I have more, from the Appellate Brief filed by the BBO at 2004 WL 3729423:

Between December 1992 and April 1994, the respondent had the responsibility of filing status reports on a monthly basis with the Appeals Court pursuant to the strategy of seeking stays until the motion for new trial was decided. (S.A. 120) Almost from the outset, the respondent failed to file timely *10 status reports. (S.A. 120) Consequently, the Appeals Court issued notices of dismissal in April, June, July and November 1993 and in April and June 1994. (S.A. 120)

Attorney Denner was still co-counsel of record on the appeal. Each time Attorney Denner received a notice of dismissal, he contacted the respondent and urged him to have the dismissal vacated. (S.A. 120) The respondent did so until the Appeals Court sent a notice of dismissal on June 29, 1994. By this time, Attorney Denner had withdrawn his appearance and did not receive a notice of dismissal or contact the respondent, and the respondent neither filed a late status report nor requested a further stay. (S.A. 120)

That’s just like Kevin Barron and Jeffrey Denner not filing a Motion for Reconsideration. All of this is relevant to my case. Was there a lawsuit and/or BBO Complaint against Denner? All of this is unfair to me and my case.
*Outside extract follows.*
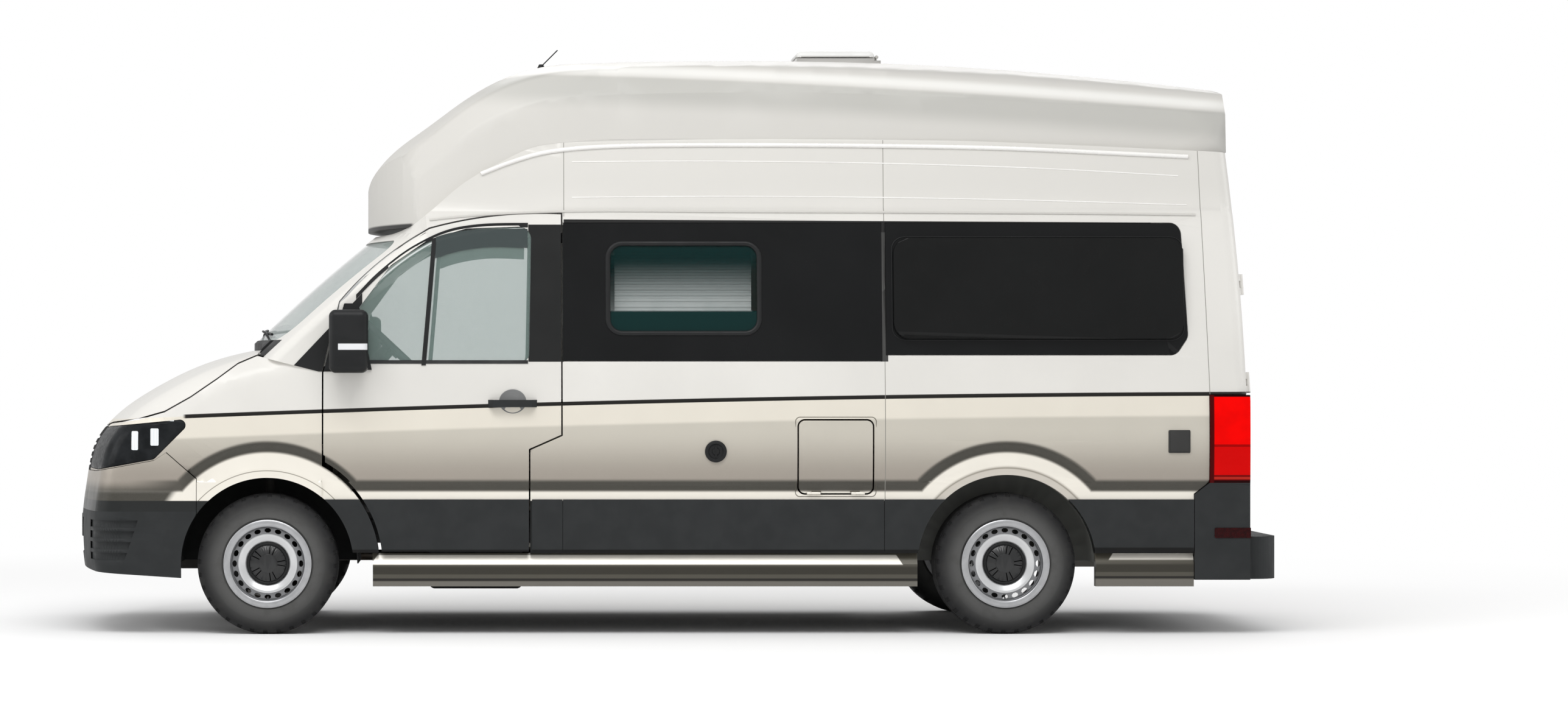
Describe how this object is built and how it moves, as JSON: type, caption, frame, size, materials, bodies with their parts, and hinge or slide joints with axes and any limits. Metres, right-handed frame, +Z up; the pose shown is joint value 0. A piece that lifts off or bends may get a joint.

CONCLUSION AND REQUEST FOR ORAL ARGUMENT OR SUA SPONTE RULING

I am trying to prosecute my case. I have temporarily surrendered all of my First Amendment Free Speech Rights to the extent that I cannot even file reasonable Motions with the Court. There is nothing in my Motion for Summary Judgment or in the Motion to Compel that is unreasonable. As such, I respectfully ask that the Court immediately grant me the right to file my Motions, sua sponte.